Frontal Plane Power Development

“Power development is extremely plane-specific.” – Eric Cressey

Research has shown that sagittal plane power production doesn’t carryover to frontal/transverse/rotational power nearly as much as people would like to think. To develop power outside of the sagittal plane and have it carryover to sport, you need to specifically train it.

The sport of hockey is a great example of this. The skating stride in hockey is a frontal plane dominant movement that is extremely single leg in nature. Goalies live in the frontal plane by explosively going post to post.

So how do you develop this hockey specific/frontal plane power? It’s not rocket science  train both frontal plane power and single leg strength.

Frontal plane power: Lateral bounds

One of the ways we training frontal plane power is through a simple lateral bound. The lateral bound allows for specific frontal plane power development, something that you don’t get from traditional power exercises like cleans or snatches.
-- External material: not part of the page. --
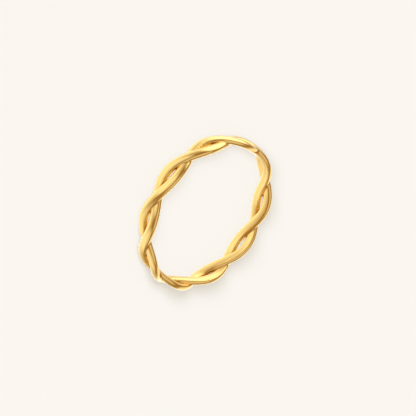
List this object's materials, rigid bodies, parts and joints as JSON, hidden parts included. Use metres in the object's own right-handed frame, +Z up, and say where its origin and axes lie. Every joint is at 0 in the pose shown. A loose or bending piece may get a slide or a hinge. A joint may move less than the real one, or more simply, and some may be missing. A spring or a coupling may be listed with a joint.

Frontal plane power: Cross-Behind Side Toss

You can also develop a great deal of power outside of the sagittal plane with medicine ball work. Generally speaking, many different med ball exercises are phenomenal for developing power in non-traditional ways. A Med Ball Side Toss are great at accomplishing this.

Single leg strength: 1-leg Squat

Finally, single leg exercises are also key when developing strength and power in the frontal plane. At first glance, many people believe that single leg exercises are performed in the sagittal plane, but in reality you are asking the hip to perform quite a bit of stabilization in both the frontal and transverse plane. A true single leg exercise like the 1-leg squat (completely unsupported) or split squat variations (single leg supported) are two of my favorite single leg exercises.